1. Differentiable Rasterization: Instead of using a traditional binary rasterization (pixel is either inside or outside the triangle), each triangle is rendered with a smooth influence based on a novel window function. This function, $I(\mathbf{p})$, for a pixel $\mathbf{p}$, is defined using the signed distance field (SDF) $\phi(\mathbf{p})$ of the projected 2D triangle: $$I(\mathbf{p}) = \text{ReLU}\left( \frac{\phi(\mathbf{p})}{\phi(\mathbf{s})} \right)^{\sigma}$$, where $\mathbf{s}$ is the triangle's incenter (point with minimum SDF inside), and $\sigma$ is a smoothness parameter. This window function has desirable properties: it reaches a maximum of 1 at the incenter, is strictly zero at the boundary and outside the triangle (providing compact support), and its smoothness is controlled by $\sigma$. Unlike previous sigmoid-based window functions used in related work [Held20253DConvex, Liu2019SoftRasterizer], this formulation ensures the influence is localized within the triangle's projection and scales consistently with depth without explicit scaling factors.
2. Adaptive Pruning and Splitting: Similar to 3DGS, the method uses adaptive density control.
   • Pruning: Triangles with low opacity or maximum blending weight, or those covering very few pixels across training views, are removed to reduce redundancy and combat overfitting/floaters.
   • Densification: New triangles are added stochastically using a framework inspired by MCMC sampling [Kheradmand20243DGaussian]. The probability distribution for sampling triangles is guided by both opacity and the inverse of the sharpness parameter $\sigma$. Triangles with low $\sigma$ (more solid) and high opacity are preferentially sampled for splitting or cloning. Splitting is performed by midpoint subdivision of the triangle's edges in 3D, ensuring conservation of area and spatial region.
3. Optimization Process: The scene is initialized with triangles generated from a sparse Structure-from-Motion (SfM) point cloud. Each triangle is parameterized by its three 3D vertex positions, sharpness ($\sigma$), opacity ($o$), and spherical harmonic color coefficients ($\mathbf{c}$). These parameters are optimized end-to-end by minimizing a loss function that combines standard photometric terms ($\mathcal{L}_1$, $\mathcal{L}_{\text{D-SSIM}$), along with regularization terms for opacity ($\mathcal{L}_o$), distortion ($\mathcal{L}_d$), normal consistency ($\mathcal{L}_n$), and a size regularization term ($\mathcal{L}_s$) that encourages larger triangles, particularly useful for filling underrepresented areas like walls.

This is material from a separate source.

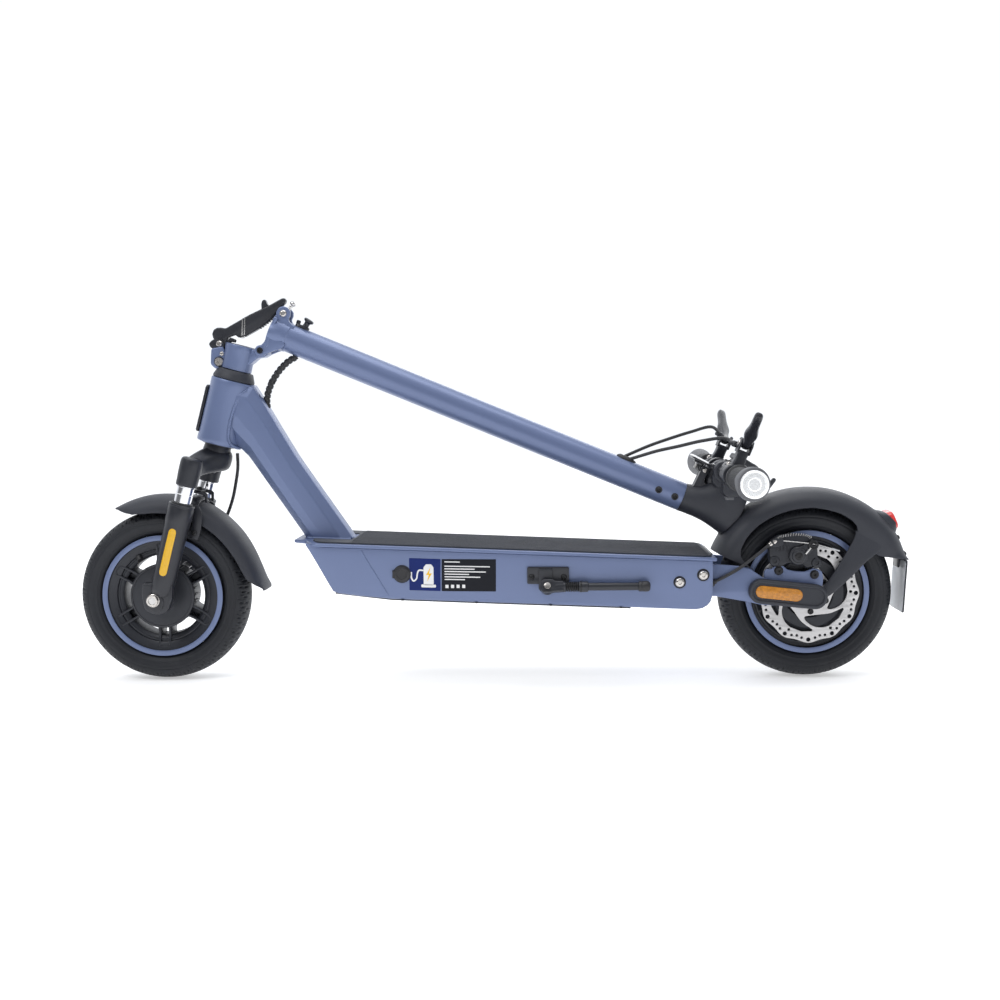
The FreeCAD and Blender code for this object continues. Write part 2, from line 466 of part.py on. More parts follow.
LH = V(812.5, 0, 282.85)                             # middle of the headlight's lower end
LD = V(7.3, 0, 30.9).normalize()
nk = [SF(655, 21), (797, 283), (812, 288), (817, 302), (819, 311), (829, 317), (842, 314), (850, 303), (862, 284), (868, 262), (868, 240), (820, 205), (800, 231), SF(655, -21)]
node("neck_cover", cut(fuse(sym(nk, 25), scyl("Dims.stem_radius - Dims.stem_wall - 0.1", 600, 660)), ycyl(156.5, RX, AZ, -60, 60), ycyl("Dims.bar_radius", D["bar_x"], D["bar_z"], -60, 60), cone(9.5, 11.5, 33.0, (LH.x - LD.x * 0.5, 0, LH.z - LD.z * 0.5), (LD.x, 0, LD.z))))
BX, BZ = D["bar_x"], D["bar_z"]
node("handlebar", cut(ycyl("Dims.bar_radius", BX, BZ, -280, 280), ycyl("Dims.bar_radius - 2.2", BX, BZ, -285, 285)))
node("grips", fuse(*[cut(ycyl("Dims.grip_radius", BX, BZ, *sorted((165 * k, 280 * k))), ycyl("Dims.bar_radius", BX, BZ, *sorted((160 * k, 290 * k)))) for k in (-1, 1)]))
node("bar_end_lights", fuse(*[ycyl("Dims.end_light_radius", BX, BZ, *sorted((280 * k, 300 * k))) for k in (-1, 1)]))


def BF(s, n):
    """from the handlebar's centre: s along the stem, n square to it"""
    return (BX + SD.x * s + SN.x * n, BZ + SD.z * s + SN.z * n)


perch = []
for k in (-1, 1):
    b = fuse(ycyl(16, BX, BZ, *sorted((96 * k, 120 * k))), pad([BF(-8, 5), BF(-8, 36), BF(8, 36), BF(8, 5)], *sorted((97 * k, 112 * k))),
             pad([BF(-9.5, 34), BF(-9.5, 54), BF(-6.6, 54), BF(-6.6, 34)], *sorted((90 * k, 118 * k))),
             pad([BF(6.6, 34), BF(6.6, 54), BF(9.5, 54), BF(9.5, 34)], *sorted((90 * k, 118 * k))))
    q = BF(-10, 46)
    perch.append(fuse(cut(b, ycyl("Dims.bar_radius", BX, BZ, -130, 130)), cyl(2.5, 20, (q[0], 104 * k, q[1]), (SD.x, 0, SD.z))))
node("lever_perches", fuse(*perch))


def lever(k):
    """the blade lies in the plane of the bar and SN: points (y, n) from the bar"""
    pts = [(98, 42), (98, 50), (110, 53), (140, 68), (172, 84), (186, 91), (191, 86), (186, 79), (150, 60), (126, 45), (112, 39.5), (104, 38.5)]
    body = doc.addObject("PartDesign::Body", uid("Body"))
    sk = body.newObject("Sketcher::SketchObject", uid("Sk"))
    sk.AttachmentSupport = (origin(body, "XY_Plane"), [""])
    sk.MapMode = "FlatFace"
    lines(sk, [(k * y, n) for y, n in pts])
    p = body.newObject("PartDesign::Pad", uid("Pad"))
    p.Profile = sk
    p.setExpression("Length", "2 * (Dims.lever_half - 0.3)")
    # local X is +Y, local Y is SN, local Z is their cross product, along the stem
    m = FreeCAD.Matrix(0, SN.x, SD.x, 0, 1, SN.y, SD.y, 0, 0, SN.z, SD.z, 0, 0, 0, 0, 1)
    if V(0, 1, 0).cross(SN).dot(SD) < 0:
        m = FreeCAD.Matrix(0, SN.x, -SD.x, 0, 1, SN.y, -SD.y, 0, 0, SN.z, -SD.z, 0, 0, 0, 0, 1)
        off = SD * 6.2
    else:
        off = SD * -6.2
    body.Placement = FreeCAD.Placement(V(BX, 0, BZ) + off, FreeCAD.Placement(m).Rotation)
    q = BF(-20, 46)
    return cut(body, cyl("2.5 + Dims.running", 40, (q[0], 104 * k, q[1]), (SD.x, 0, SD.z)))


node("left_brake_lever", lever(-1))
node("right_brake_lever", lever(1))
left_pod = cut(fuse(pad([(821.5, 319.5), (844.5, 319.5), (844.5, 271), (821.5, 271)], -78, -54), ycyl(15, BX, BZ, -92, -78)), ycyl("Dims.bar_radius", BX, BZ, -100, -40), pad([(840.5, 290.3), (846, 290.3), (846, 279.7), (840.5, 279.7)], -71.3, -60.7))
right_pod = cut(ycyl(17.5, BX, BZ, 50, 64), ycyl("Dims.bar_radius", BX, BZ, 45, 70))
node("switch_pods", fuse(left_pod, right_pod))
node("signal_button", pad([(842.6, 290), (847.5, 290), (847.5, 280), (842.6, 280)], -71, -61))
node("throttle_lever", cut(fuse(ycyl(16.5, BX, BZ, 64.3, 74), pad([(BX - 14, BZ - 4), (BX - 4, BZ - 14), (BX - 24, BZ - 36), (BX - 32, BZ - 33)], 64.3, 74)), ycyl("Dims.bar_radius + 0.3", BX, BZ, 60, 80)))
node("display", fuse(pad([(843, 323), (848, 331), (882, 309), (877, 301)], -30, 30), pad([(842, 314), (843.5, 324), (856, 318), (850, 303)], -14, 14)))
node("bell_body", cut(fuse(ycyl(14.5, BX, BZ, -150, -140), pad([BF(14, -9), BF(14, 9), BF(38, 9), BF(38, -9)], -160, -139)), ycyl("Dims.bar_radius", BX, BZ, -170, -130)))
node("bell_lever", fuse(ycyl(4, BF(42.4, 0)[0], BF(42.4, 0)[1], -154, -145), pad([BF(40.4, 2.5), BF(45, 18), BF(49, 16), BF(45.8, 0.5)], -154, -145)))
# headlight on the neck
nb = SF(655, 21)
f = (786 - nb[0]) / (797 - nb[0])
node("headlight", cut(fuse(cone(9.3, 11.2, 31.7, (LH.x, 0, LH.z), (LD.x, 0, LD.z)), sym([(786, nb[1] + f * (283 - nb[1])), (802, 305), (809, 301), (805, 288), (801.5, 284.5), (797, 283)], 7)), ycyl("Dims.bar_radius + Dims.running", D["bar_x"], D["bar_z"], -60, 60)))
upper = [SF(552, 21.1), (699, 331), (726, 341.5), (757, 351.2), (790, 360.2), (823, 366.8), BF(-9.6, 50)]
lowr = [SF(560, 21.1), (707, 326.3), (733, 334.5), (763, 341.6), (795, 349.7), (825, 353.8), BF(-9.6, 40)]


def yz(pts, k, y0, y1):
    n = len(pts)
    return [(p[0], k * (y0 + (y1 - y0) * (i / (n - 1.0)) ** 1.7), p[1]) for i, p in enumerate(pts)]


node("lever_cables", feature([tube(yz(upper, 1, 4, 92), D["cable_radius"], "right lever cable"), tube(yz(lowr, -1, 4, 92), D["cable_radius"], "left lever cable")], "c"))
node("cable_loom", feature([tube([(204.2, 0, 479.0), (190.6, 0, 471.3), (177.0, 0, 457.9), (166.4, 0, 442.6), (159.8, 0, 426.2), (157.8, 0, 412.3)], D["loom_radius"], "cable_loom")], "c"))
doc.recompute()
bad = [o.Name + " " + str(o.State) for o in doc.Objects if "Invalid" in o.State or "Error" in o.State]
assert not bad, bad
os.makedirs("parts", exist_ok=True)
lo, hi = V(1e9, 1e9, 1e9), V(-1e9, -1e9, -1e9)
for name, o in nodes.items():
    s = o.Shape
    assert not s.isNull() and s.isValid() and s.Solids, name
    b = s.BoundBox
    lo = V(min(lo.x, b.XMin), min(lo.y, b.YMin), min(lo.z, b.ZMin))
    hi = V(max(hi.x, b.XMax), max(hi.y, b.YMax), max(hi.z, b.ZMax))
    s.exportStep("parts/%s.step" % name)
    print("%-22s solids %2d  volume %10.0f  x %.1f..%.1f y %.1f..%.1f z %.1f..%.1f" % (name, len(s.Solids), s.Volume, b.XMin, b.XMax, b.YMin, b.YMax, b.ZMin, b.ZMax))
print(len(nodes), "nodes, box", lo, hi)
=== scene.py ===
import bpy, bmesh, json, math
import numpy as np
from mathutils import Vector, Matrix

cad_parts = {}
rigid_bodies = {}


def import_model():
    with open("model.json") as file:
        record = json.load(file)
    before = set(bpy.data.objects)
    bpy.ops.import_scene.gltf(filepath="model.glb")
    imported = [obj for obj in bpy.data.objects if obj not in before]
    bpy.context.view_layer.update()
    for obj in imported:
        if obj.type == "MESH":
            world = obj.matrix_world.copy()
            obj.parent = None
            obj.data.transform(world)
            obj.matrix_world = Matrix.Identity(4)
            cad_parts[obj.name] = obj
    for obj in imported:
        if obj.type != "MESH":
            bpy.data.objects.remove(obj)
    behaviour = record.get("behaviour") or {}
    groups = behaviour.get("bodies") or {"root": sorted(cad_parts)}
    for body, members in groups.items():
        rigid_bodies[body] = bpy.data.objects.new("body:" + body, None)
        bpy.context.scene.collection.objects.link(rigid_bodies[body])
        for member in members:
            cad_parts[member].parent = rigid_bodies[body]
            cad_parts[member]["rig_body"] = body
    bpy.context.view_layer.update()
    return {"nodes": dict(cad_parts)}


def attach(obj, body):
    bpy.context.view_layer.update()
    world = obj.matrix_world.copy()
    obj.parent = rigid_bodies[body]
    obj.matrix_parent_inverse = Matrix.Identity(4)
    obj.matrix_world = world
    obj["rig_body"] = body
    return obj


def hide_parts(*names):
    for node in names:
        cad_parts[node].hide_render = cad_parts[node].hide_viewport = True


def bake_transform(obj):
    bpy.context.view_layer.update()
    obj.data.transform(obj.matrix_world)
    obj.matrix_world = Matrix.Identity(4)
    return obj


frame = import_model()
N = frame["nodes"]
SHIFT = 483.1
pi, sin, cos, rad = math.pi, math.sin, math.cos, math.radians


def P(p):
    """design frame in millimetres to the row frame in metres"""
    return Vector(((p[0] - SHIFT) / 1000.0, p[1] / 1000.0, p[2] / 1000.0))


# ---- camera, made first ---------------------------------------------------------------------------
def make_camera():
    C = P((571.03, -1934.65, 414.96))
    yaw, pitch, roll = rad(-2.034), rad(4.479), rad(-0.657)
    f = Vector((sin(yaw), cos(yaw), 0))
    r = Vector((cos(yaw), -sin(yaw), 0))
    u = Vector((0, 0, 1))
    f2 = f * cos(pitch) - u * sin(pitch)
    u2 = u * cos(pitch) + f * sin(pitch)
    r3 = r * cos(roll) + u2 * sin(roll)
    u3 = u2 * cos(roll) - r * sin(roll)
    cd = bpy.data.cameras.new("Camera")
    cd.lens, cd.sensor_width, cd.sensor_height = 47.086, 36.0, 36.0
    cd.clip_start, cd.clip_end = 0.05, 50
    cam = bpy.data.objects.new("Camera", cd)
    bpy.context.scene.collection.objects.link(cam)
    m = Matrix.Identity(4)
    for i in range(3):
        m[i][0], m[i][1], m[i][2], m[i][3] = r3[i], u3[i], -f2[i], C[i]
    cam.matrix_world = m
    bpy.context.scene.camera = cam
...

Experimental results on standard benchmarks like Mip-NeRF360 and Tanks and Temples demonstrate that Triangle Splatting achieves higher visual fidelity (especially in LPIPS, which correlates better with human perception) and faster rendering/training times compared to many state-of-the-art primitive-based methods like 3DGS, 2DGS [Huang20242DGaussian], and 3DCS [Held20253DConvex]. It also achieves visual quality comparable to top-performing implicit methods like Zip-NeRF [Barron2023ZipNeRF] while offering vastly superior rendering speeds (hundreds to thousands of FPS compared to fractions of an FPS). The method is particularly effective for structured scenes (e.g., indoor environments) where triangles can accurately represent surfaces.

A significant practical advantage highlighted is the native compatibility of the optimized triangle soup with standard mesh-based rendering pipelines. By training parameters to produce solid triangles (e.g., annealing opacity and $\sigma$), the resulting dataset can be loaded and rendered in game engines and other traditional graphics software at extremely high frame rates (e.g., over 2,400 FPS at 1280x720 on an RTX 4090), without requiring specialized neural rendering inference engines.

Ablation studies confirm the importance of the proposed normalized window function (which avoids issues like unbounded support seen with sigmoid functions) and the various loss terms, particularly the opacity regularization and the size regularization for covering sparse regions.

While the method generates a high-quality triangle soup, a limitation is that it doesn't inherently produce a connected mesh. Generating a watertight mesh from the optimized triangles still requires post-processing techniques (e.g., TSDF fusion applied to rendered depth maps), similar to other splatting methods that don't guarantee connectivity. Future work could focus on meshing strategies that directly leverage the explicit triangle structure. The method can also occasionally suffer from floaters in sparse, unstructured outdoor scenes, a challenge shared by other non-volumetric primitives that rely on local support.

In summary, Triangle Splatting successfully demonstrates that the venerable triangle can be effectively optimized using modern differentiable rendering techniques, providing a highly efficient and accurate representation for novel view synthesis that is directly compatible with existing graphics hardware and pipelines, bridging the gap between neural rendering and classical computer graphics.